In Chapters 3 and 4 I looked at a different perceptual task in which participants make inference about presence and absence: near-threshold detection. Detection was compared against discrimination as a control task in which stimulus category is inferred in a symmetrical setting (for example, right versus left motion). In Chapter 3, I used reverse correlation to ask what perceptual features contribute to decision and confidence in detection and discrimination. In three experiments (one lab-based and two conducted online), I replicated the ‘positive evidence bias’ in discrimination confidence, and found that a similar bias exists in detection response, establishing a link between confidence in disrimination and decisions about presence and absence.

In Chapter 4 I used functional magnetic resonance imaging (fMRI) to compare brain activation in decisions about stimulus type, stimulus presence, and stimulus absence, as well as in confidence ratings in these decisions. I found a quadratic modulation of brain activity by confidence in prefrontal and parietal cortices. This modulation was stronger for detection judgments (decisions about stimulus presence or absence) than for discrimination judgments (decisions about stimulus type). Computational models of internal and external precision monitoring captured some, but not all aspects of the observed data.

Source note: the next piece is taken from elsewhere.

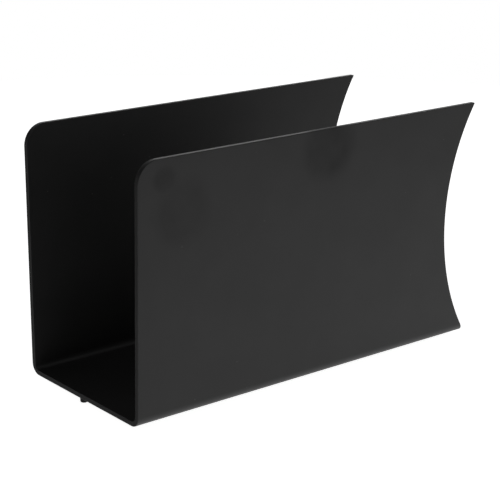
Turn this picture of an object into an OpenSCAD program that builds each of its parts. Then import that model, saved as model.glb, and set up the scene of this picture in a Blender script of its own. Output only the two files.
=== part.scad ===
// Napkin holder: one sheet bent into an open channel, standing on three small rubber feet.
// X runs along the walls from the near end to the far end, Y across them, Z is up.
// The origin is under the middle of the holder, on the surface that it stands on.

/* [Channel] */
// Length of the floor, from the near end to the far end
holder_l = 170.2; // [150:0.1:200]
// Outer width across the two bends
base_w = 72; // [64:0.5:110]
// Height of the walls above the underside of the floor
wall_h = 100; // [80:1:120]
// Thickness of the coated sheet
sheet_t = 2; // [1.2:0.1:3]
// Outer radius of the two bends
bend_r = 4.5; // [3.5:0.1:8]
// Outward lean of each wall, in degrees
wall_lean = 0.75; // [0:0.05:3]
// Radius of the rounded top corners at the near end
corner_r = 8.5; // [2:0.1:20]

/* [Grip cut-out] */
// Radius of the concave cut in the far end of both walls
cut_r = 92.2; // [85:0.1:140]
// Height of the deepest point of the cut above the underside of the floor
cut_z = 51.5; // [40:0.5:60]
// Height at which the cut runs out into the straight end of the floor
cut_end_z = 0.5; // [0.2:0.1:1]

/* [Feet] */
// Diameter of a rubber foot
foot_d = 3.1; // [2.5:0.1:5]
// Height of a rubber foot without its adhesive
foot_h = 1.8; // [1.2:0.1:3]
// Radius of the rounded lower edge of a rubber foot
foot_edge_r = 0.4; // [0.1:0.05:0.6]
// Diameter of the adhesive disc above a foot
adhesive_d = 2.8; // [2:0.1:5]
// Thickness of the adhesive disc above a foot
adhesive_t = 0.2; // [0.1:0.05:0.4]
// Distance of the near foot's middle from the near end
near_foot_inset = 2; // [1.5:0.1:12]
// Distance of the near foot's middle from the holder's centre line
near_foot_offset = 2.4; // [-10:0.1:10]
// Distance of the far feet's middles from the far end
far_foot_inset = 8; // [4:0.5:20]
// Distance of the far feet's middles from the holder's centre line
far_foot_offset = 25; // [5:0.5:28]

/* [Hidden] */
$fn = 96;

lift = foot_h + adhesive_t;
flat_half = base_w / 2 - bend_r;
wall_len = (wall_h - bend_r + (bend_r - sheet_t) * sin(wall_lean)) / cos(wall_lean);
cut_x = holder_l + sqrt(pow(cut_r, 2) - pow(cut_z - cut_end_z, 2));
// How far outside the floor's flat width the grip cut starts
floor_gap = 0.2;
// Flat steps that each bend is made of
bend_steps = 12;
near_foot_at = [near_foot_inset, near_foot_offset];
far_front_foot_at = [holder_l - far_foot_inset, -far_foot_offset];
far_back_foot_at = [holder_l - far_foot_inset, far_foot_offset];

// Moves from the near end of the floor's underside to the part's own origin
module placed() {
    translate([-holder_l / 2, 0, lift])
        children();
}

// Points of one face of the sheet, from the floor's edge through the back bend to the wall's top.
// r is that face's radius in the bend: bend_r outside, bend_r - sheet_t inside.
function half_face(r) = concat(
    [
        for (i = [0:bend_steps])
            let (turn = (90 - wall_lean) * i / bend_steps)
            [flat_half + r * sin(turn), bend_r - r * cos(turn)]
    ],
    [[
        flat_half + r * cos(wall_lean) + wall_len * sin(wall_lean),
        bend_r - r * sin(wall_lean) + wall_len * cos(wall_lean)
    ]]
);

function backwards(points) = [for (i = [len(points) - 1:-1:0]) points[i]];

// The whole face, from the front wall's top to the back wall's top
function face(r) = concat(
    backwards([for (p = half_face(r)) [-p[0], p[1]]]),
    half_face(r)
);

// The sheet's cross-section, extruded along the holder
module channel() {
    rotate([90, 0, 90])
        linear_extrude(holder_l)
            polygon(concat(face(bend_r), backwards(face(bend_r - sheet_t))));
}

// What rounds the walls' top corners at the near end
module corner_cut() {
    translate([0, base_w, wall_h - corner_r])
        rotate([90, 0, 0])
            linear_extrude(2 * base_w)
                difference() {
                    translate([-corner_r, 0])
                        square(2 * corner_r);
                    translate([corner_r, 0])
                        circle(r = corner_r);
                }
}

// The round bite out of one wall's far end; side is 1 for the back wall, -1 for the front wall
module grip_cut(side) {
    translate([cut_x, side * (flat_half + floor_gap + base_w / 2), cut_z])
        rotate([90, 0, 0])
            cylinder(r = cut_r, h = base_w, center = true);
}

// The bent sheet: floor and two tall walls in one piece
module holder_shell() {
    color("#2b2b2b")
        placed()
            difference() {
                channel();
                corner_cut();
                grip_cut(1);
                grip_cut(-1);
            }
}

// A round rubber foot, its lower edge rounded
module foot(at) {
    color("#161616")
        placed()
            translate([at[0], at[1], -lift])
                rotate_extrude() {
                    translate([0, foot_edge_r])
                        square([foot_d / 2, foot_h - foot_edge_r]);
                    square([foot_d / 2 - foot_edge_r, foot_edge_r]);
                    translate([foot_d / 2 - foot_edge_r, foot_edge_r])
                        intersection() {
                            circle(r = foot_edge_r);
                            translate([0, -foot_edge_r])
                                square(foot_edge_r);
                        }
                }
}

// The adhesive disc between a foot and the floor
module adhesive(at) {
    color("#8c8c86")
        placed()
            translate([at[0], at[1], -adhesive_t])
                cylinder(d = adhesive_d, h = adhesive_t);
}

module near_foot() {
    foot(near_foot_at);
}

module near_foot_adhesive() {
    adhesive(near_foot_at);
}

module far_front_foot() {
    foot(far_front_foot_at);
}

module far_front_foot_adhesive() {
    adhesive(far_front_foot_at);
}

module far_back_foot() {
    foot(far_back_foot_at);
}

module far_back_foot_adhesive() {
    adhesive(far_back_foot_at);
}

holder_shell();
near_foot();
near_foot_adhesive();
far_front_foot();
far_front_foot_adhesive();
far_back_foot();
far_back_foot_adhesive();
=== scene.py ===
"""Napkin holder: a powder-coated sheet bent into an open channel, on three rubber feet.

Lengths are in metres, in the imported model's frame: X runs along the walls from the near end to
the far end, Y across them and Z up, and the holder stands on z = 0.
"""

import math

import bmesh
import bpy
from mathutils import Matrix, Vector


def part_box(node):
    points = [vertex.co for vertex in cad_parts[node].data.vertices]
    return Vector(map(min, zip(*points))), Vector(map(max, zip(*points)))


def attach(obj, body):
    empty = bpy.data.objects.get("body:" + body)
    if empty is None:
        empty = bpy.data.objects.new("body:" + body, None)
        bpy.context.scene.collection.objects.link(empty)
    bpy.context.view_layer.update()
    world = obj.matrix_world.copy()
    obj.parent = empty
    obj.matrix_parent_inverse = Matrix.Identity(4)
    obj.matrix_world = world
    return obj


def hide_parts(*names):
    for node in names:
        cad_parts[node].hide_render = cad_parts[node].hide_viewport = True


MM = 0.001

# The bent sheet. Its length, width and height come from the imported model.
SHEET_T = 2.0 * MM
BEND_R = 4.5 * MM  # outer radius
WALL_LEAN = math.radians(0.75)
CORNER_R = 8.5 * MM
CUT_R = 92.2 * MM
CUT_RISE = 51.5 * MM  # the cut's deepest point above the underside of the floor
CUT_END_RISE = 0.5 * MM  # where the cut runs out into the floor's straight end
EDGE_R = 0.25 * MM  # rounding of the coated edges
TIP_R = 0.32 * MM  # rounding of the wall's far top tip, seen from the side

# Mesh density
EDGE_STEPS = 5
TIP_STEPS = 8
BEND_STEPS = 20
CORNER_STEPS = 22
ROW_GAP = 2.0 * MM

# The feet
FOOT_EDGE_R = 0.4 * MM
FOOT_DRAFT = 0.08 * MM
FOOT_LIP_R = 0.12 * MM  # rounding of the upper edge
FOOT_DIMPLE_R = 0.7 * MM
FOOT_DIMPLE_DEPTH = 0.15 * MM
ROUND_STEPS = 48

# The black powder coat
COAT_DARK = 0.0110
COAT_LIGHT = 0.0145
COAT_WORN_AND_HIGHLIGHT = 0.045  # lighter at the arrises: partly worn coat, partly a painted highlight
COAT_ROUGH = 0.475
COAT_SHINE = 0.275
COAT_SPREAD = 0.025  # how far the roughness wanders
COAT_CLOUD = 34 * MM
COAT_PATCH = 12 * MM
COAT_RIPPLE = 2.6 * MM
COAT_RIPPLE_DEPTH = 0.03 * MM
COAT_GRAIN = 1.6 * MM
COAT_PEBBLE = 0.42 * MM
COAT_PEBBLE_DEPTH = 0.02 * MM
END_ROUGHER = 0.46  # how much duller the cut ends are
SMUDGE_ROUGHER = 0.21
SMUDGES = (  # (x, z, radius, strength) on the front wall
    (-73.5 * MM, 94 * MM, 6 * MM, 0.9),
    (-66 * MM, 81.5 * MM, 15 * MM, 0.6),
    (4 * MM, 95 * MM, 15 * MM, 1.0),
)
SMUDGE_Y = -37 * MM
SMUDGE_REACH_Y = -35.7 * MM  # within the sheet, so the marks stay off its inner face
SMUDGE_FADE = 0.3 * MM
DUST_GREY = 0.15
DUST_GAP = 7 * MM
DUST_R = 0.24 * MM

# The rubber and the adhesive
RUBBER_DARK = 0.004
RUBBER_LIGHT = 0.008
RUBBER_SHINE = 0.12
ADHESIVE_DARK = (0.26, 0.26, 0.24, 1.0)
ADHESIVE_LIGHT = (0.34, 0.34, 0.32, 1.0)

# The stage
LIGHT_AIM = Vector((0.0, 0.0, 0.05))
FLOOR_R = 0.6
FLOOR_DROP = 0.2 * MM
FLOOR_GREY = 0.82
FLOOR_GLOW = 0.95
WORLD_LIT = 0.06  # what the world gives the object
WORLD_SEEN = 1.0  # what the camera sees of it

# The camera
LENS = 114.40
SENSOR = 36.0
CAMERA_TURN = math.radians(39.473)  # from the front, towards the near end
CAMERA_RISE = math.radians(17.230)
CAMERA_ROLL = math.radians(0.650)
CAMERA_DISTANCE = 638.503 * MM
AIM_X = 81.092 * MM  # from the near end
AIM_RISE = 44.250 * MM  # above the underside of the floor


def shell_sizes():
    """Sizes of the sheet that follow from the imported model's box."""
    low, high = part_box("holder_shell")
    size = {"x0": low.x, "length": high.x - low.x, "z0": low.z, "height": high.z - low.z}
    middle_r = BEND_R - SHEET_T / 2
    turn = math.pi / 2 - WALL_LEAN
    top_half = high.y
    wall_len = (size["height"] - BEND_R + (BEND_R - SHEET_T) * math.sin(WALL_LEAN)) / math.cos(
        WALL_LEAN
    )
    size["flat"] = top_half - BEND_R * math.cos(WALL_LEAN) - wall_len * math.sin(WALL_LEAN)
    size["middle_r"] = middle_r
    size["turn"] = turn
    size["bend_end"] = size["flat"] + middle_r * turn
    size["top"] = size["bend_end"] + wall_len
    size["cut_x"] = size["length"] + math.sqrt(CUT_R**2 - (CUT_RISE - CUT_END_RISE) ** 2)
    return size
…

Finally, in Chapter 5 I focused on three behavioural asymmetries in detection (in confidence, response time, and metacognitive sensitivity), and asked whether similar asymmetries exist for the detection not of entire objects or stimuli, but also of stimulus parts, stimulus features, and expectation violations. The idea to look at presence and absence of sub-stimulus entities drew inspiration from reports of visual search asymmetries, where finding a stimulus that is marked by the presence of a feature relative to distractors is easier than finding a stimulus that is marked by the absence of a feature. Results from six pre-registered experiments indicated at least two sources of asymmetry between presence and absence, that independently contribute to differences in response time and confidence on the one hand, and in metacognitive sensitivity on the other hand.